Other significant goals include saving for something substantial like a house deposit (75 per cent); saving for something less substantial like a car (78 per cent); managing household expenses (75 per cent); and working towards having a passive income stream (75 per cent).
The Emerging Affluent woman is also likely to have financial goals such as ensuring their family could manage wealth if they passed away (75 per cent) and arranging or reviewing insurance (75 per cent).
Emerging Affluent women are hungry for knowledge, with 84 per cent agreeing ‘I’m eager to learn about money matters’ compared to 55 per cent of all women surveyed.
How to reach young affluents
When looking at how to reach this burgeoning market segment, it’s helpful to look at where younger investors turn for information. For example, when asked to nominate typical sources of information and advice about investing, 48 per cent of Gen Zs and 43 per cent of Gen Y rely on friends and family. Gen Y are the biggest users of specialist investment websites, blogs and apps, with 31 per cent compared to 22 per cent of Gen Ys, and 23 per cent of both Ys and Zs are keen to turn to social media.
And when it comes to finding a financial planner, the Emerging Affluent females turn to family, friends or colleagues (49 per cent). Other personal recommendations are likely to come from asking their bank (24 per cent), followed by a professional industry association (18 per cent), lawyer/solicitor (18 per cent), accountant (15 per cent), mortgage broker (15 per cent) and workplace (15 per cent).
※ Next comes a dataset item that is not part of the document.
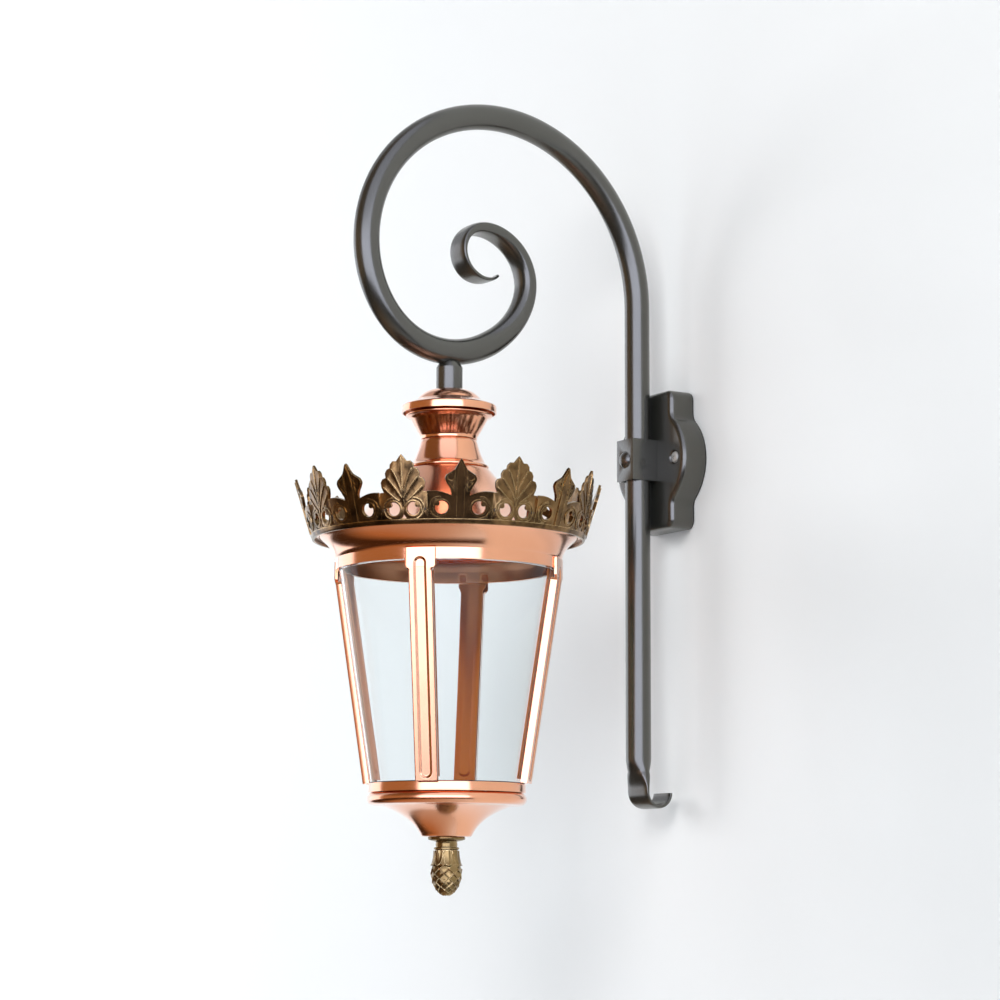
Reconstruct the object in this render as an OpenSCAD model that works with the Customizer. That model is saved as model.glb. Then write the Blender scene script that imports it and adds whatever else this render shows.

Online sources are a popular alternative. Google is used by 20 per cent, followed by online rating and review websites (16 per cent), but just nine per cent use online forums and the ASIC financial adviser register, and two per cent social media.
So it may take some effort to tailor your offering and proposition to attract these clients, but it’s well worth the effort for receptive, wealthy and advisable clients that will last well into the future.